----- Raw data -----
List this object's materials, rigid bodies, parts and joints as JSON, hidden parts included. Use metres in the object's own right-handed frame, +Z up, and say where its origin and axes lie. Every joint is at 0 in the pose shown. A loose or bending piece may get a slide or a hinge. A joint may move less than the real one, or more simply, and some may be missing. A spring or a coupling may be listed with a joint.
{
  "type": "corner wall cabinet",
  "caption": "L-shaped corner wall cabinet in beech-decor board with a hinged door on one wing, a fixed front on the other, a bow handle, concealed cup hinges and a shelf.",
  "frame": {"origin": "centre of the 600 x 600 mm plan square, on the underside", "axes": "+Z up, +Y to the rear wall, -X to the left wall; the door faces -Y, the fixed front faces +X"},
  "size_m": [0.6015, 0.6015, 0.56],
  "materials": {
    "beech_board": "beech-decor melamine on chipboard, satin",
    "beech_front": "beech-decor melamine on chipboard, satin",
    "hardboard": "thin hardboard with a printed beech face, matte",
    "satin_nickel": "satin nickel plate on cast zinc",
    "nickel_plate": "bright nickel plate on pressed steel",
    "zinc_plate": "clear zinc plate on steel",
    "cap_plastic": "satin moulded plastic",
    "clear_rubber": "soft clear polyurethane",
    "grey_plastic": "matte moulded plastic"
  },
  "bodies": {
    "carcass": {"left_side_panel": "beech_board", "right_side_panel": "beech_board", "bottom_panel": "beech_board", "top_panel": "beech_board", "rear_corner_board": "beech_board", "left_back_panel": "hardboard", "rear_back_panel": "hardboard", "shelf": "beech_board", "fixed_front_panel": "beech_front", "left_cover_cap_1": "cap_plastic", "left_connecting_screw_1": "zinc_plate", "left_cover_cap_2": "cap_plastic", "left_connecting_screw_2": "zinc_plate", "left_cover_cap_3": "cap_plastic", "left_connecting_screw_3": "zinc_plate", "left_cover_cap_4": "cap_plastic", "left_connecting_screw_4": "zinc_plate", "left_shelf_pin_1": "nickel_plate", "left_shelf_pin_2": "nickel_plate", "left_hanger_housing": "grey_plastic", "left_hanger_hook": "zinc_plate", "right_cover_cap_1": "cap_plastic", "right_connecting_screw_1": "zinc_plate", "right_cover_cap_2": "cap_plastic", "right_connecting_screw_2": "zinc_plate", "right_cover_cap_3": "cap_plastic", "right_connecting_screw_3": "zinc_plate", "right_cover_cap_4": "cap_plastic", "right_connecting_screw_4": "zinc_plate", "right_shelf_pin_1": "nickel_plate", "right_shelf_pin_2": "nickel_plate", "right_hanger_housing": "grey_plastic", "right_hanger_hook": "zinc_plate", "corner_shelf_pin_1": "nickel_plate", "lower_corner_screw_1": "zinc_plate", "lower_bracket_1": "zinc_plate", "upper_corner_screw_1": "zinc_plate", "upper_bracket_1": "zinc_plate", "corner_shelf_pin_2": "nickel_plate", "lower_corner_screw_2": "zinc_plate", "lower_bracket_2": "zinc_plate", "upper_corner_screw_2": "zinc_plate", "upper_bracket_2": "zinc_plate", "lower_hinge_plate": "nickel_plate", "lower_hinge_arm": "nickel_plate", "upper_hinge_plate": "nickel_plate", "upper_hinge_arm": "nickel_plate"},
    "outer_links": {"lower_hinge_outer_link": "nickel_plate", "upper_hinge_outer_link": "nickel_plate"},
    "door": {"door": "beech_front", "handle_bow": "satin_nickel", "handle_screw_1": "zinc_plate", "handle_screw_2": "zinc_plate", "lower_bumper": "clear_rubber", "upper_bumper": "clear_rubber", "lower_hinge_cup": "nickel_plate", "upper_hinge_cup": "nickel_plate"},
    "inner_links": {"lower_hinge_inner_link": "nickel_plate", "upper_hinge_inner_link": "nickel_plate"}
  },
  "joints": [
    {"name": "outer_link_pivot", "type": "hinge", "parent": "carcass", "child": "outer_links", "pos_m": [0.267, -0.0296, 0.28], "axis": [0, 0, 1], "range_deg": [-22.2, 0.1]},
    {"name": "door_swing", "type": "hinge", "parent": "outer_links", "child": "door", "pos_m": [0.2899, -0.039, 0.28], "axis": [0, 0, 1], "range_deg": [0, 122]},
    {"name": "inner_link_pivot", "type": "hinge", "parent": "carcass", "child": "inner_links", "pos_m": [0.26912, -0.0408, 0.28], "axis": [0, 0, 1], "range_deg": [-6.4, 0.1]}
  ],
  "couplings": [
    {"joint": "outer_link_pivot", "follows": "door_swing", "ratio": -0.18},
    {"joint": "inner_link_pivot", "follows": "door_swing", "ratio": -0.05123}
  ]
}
-----
_Task objective:_
Quote the material exactly, leaving nothing out.

_Result of this exercise:_
List this object's materials, rigid bodies, parts and joints as JSON, hidden parts included. Use metres in the object's own right-handed frame, +Z up, and say where its origin and axes lie. Every joint is at 0 in the pose shown. A loose or bending piece may get a slide or a hinge. A joint may move less than the real one, or more simply, and some may be missing. A spring or a coupling may be listed with a joint.
{
  "type": "corner wall cabinet",
  "caption": "L-shaped corner wall cabinet in beech-decor board with a hinged door on one wing, a fixed front on the other, a bow handle, concealed cup hinges and a shelf.",
  "frame": {"origin": "centre of the 600 x 600 mm plan square, on the underside", "axes": "+Z up, +Y to the rear wall, -X to the left wall; the door faces -Y, the fixed front faces +X"},
  "size_m": [0.6015, 0.6015, 0.56],
  "materials": {
    "beech_board": "beech-decor melamine on chipboard, satin",
    "beech_front": "beech-decor melamine on chipboard, satin",
    "hardboard": "thin hardboard with a printed beech face, matte",
    "satin_nickel": "satin nickel plate on cast zinc",
    "nickel_plate": "bright nickel plate on pressed steel",
    "zinc_plate": "clear zinc plate on steel",
    "cap_plastic": "satin moulded plastic",
    "clear_rubber": "soft clear polyurethane",
    "grey_plastic": "matte moulded plastic"
  },
  "bodies": {
    "carcass": {"left_side_panel": "beech_board", "right_side_panel": "beech_board", "bottom_panel": "beech_board", "top_panel": "beech_board", "rear_corner_board": "beech_board", "left_back_panel": "hardboard", "rear_back_panel": "hardboard", "shelf": "beech_board", "fixed_front_panel": "beech_front", "left_cover_cap_1": "cap_plastic", "left_connecting_screw_1": "zinc_plate", "left_cover_cap_2": "cap_plastic", "left_connecting_screw_2": "zinc_plate", "left_cover_cap_3": "cap_plastic", "left_connecting_screw_3": "zinc_plate", "left_cover_cap_4": "cap_plastic", "left_connecting_screw_4": "zinc_plate", "left_shelf_pin_1": "nickel_plate", "left_shelf_pin_2": "nickel_plate", "left_hanger_housing": "grey_plastic", "left_hanger_hook": "zinc_plate", "right_cover_cap_1": "cap_plastic", "right_connecting_screw_1": "zinc_plate", "right_cover_cap_2": "cap_plastic", "right_connecting_screw_2": "zinc_plate", "right_cover_cap_3": "cap_plastic", "right_connecting_screw_3": "zinc_plate", "right_cover_cap_4": "cap_plastic", "right_connecting_screw_4": "zinc_plate", "right_shelf_pin_1": "nickel_plate", "right_shelf_pin_2": "nickel_plate", "right_hanger_housing": "grey_plastic", "right_hanger_hook": "zinc_plate", "corner_shelf_pin_1": "nickel_plate", "lower_corner_screw_1": "zinc_plate", "lower_bracket_1": "zinc_plate", "upper_corner_screw_1": "zinc_plate", "upper_bracket_1": "zinc_plate", "corner_shelf_pin_2": "nickel_plate", "lower_corner_screw_2": "zinc_plate", "lower_bracket_2": "zinc_plate", "upper_corner_screw_2": "zinc_plate", "upper_bracket_2": "zinc_plate", "lower_hinge_plate": "nickel_plate", "lower_hinge_arm": "nickel_plate", "upper_hinge_plate": "nickel_plate", "upper_hinge_arm": "nickel_plate"},
    "outer_links": {"lower_hinge_outer_link": "nickel_plate", "upper_hinge_outer_link": "nickel_plate"},
    "door": {"door": "beech_front", "handle_bow": "satin_nickel", "handle_screw_1": "zinc_plate", "handle_screw_2": "zinc_plate", "lower_bumper": "clear_rubber", "upper_bumper": "clear_rubber", "lower_hinge_cup": "nickel_plate", "upper_hinge_cup": "nickel_plate"},
    "inner_links": {"lower_hinge_inner_link": "nickel_plate", "upper_hinge_inner_link": "nickel_plate"}
  },
  "joints": [
    {"name": "outer_link_pivot", "type": "hinge", "parent": "carcass", "child": "outer_links", "pos_m": [0.267, -0.0296, 0.28], "axis": [0, 0, 1], "range_deg": [-22.2, 0.1]},
    {"name": "door_swing", "type": "hinge", "parent": "outer_links", "child": "door", "pos_m": [0.2899, -0.039, 0.28], "axis": [0, 0, 1], "range_deg": [0, 122]},
    {"name": "inner_link_pivot", "type": "hinge", "parent": "carcass", "child": "inner_links", "pos_m": [0.26912, -0.0408, 0.28], "axis": [0, 0, 1], "range_deg": [-6.4, 0.1]}
  ],
  "couplings": [
    {"joint": "outer_link_pivot", "follows": "door_swing", "ratio": -0.18},
    {"joint": "inner_link_pivot", "follows": "door_swing", "ratio": -0.05123}
  ]
}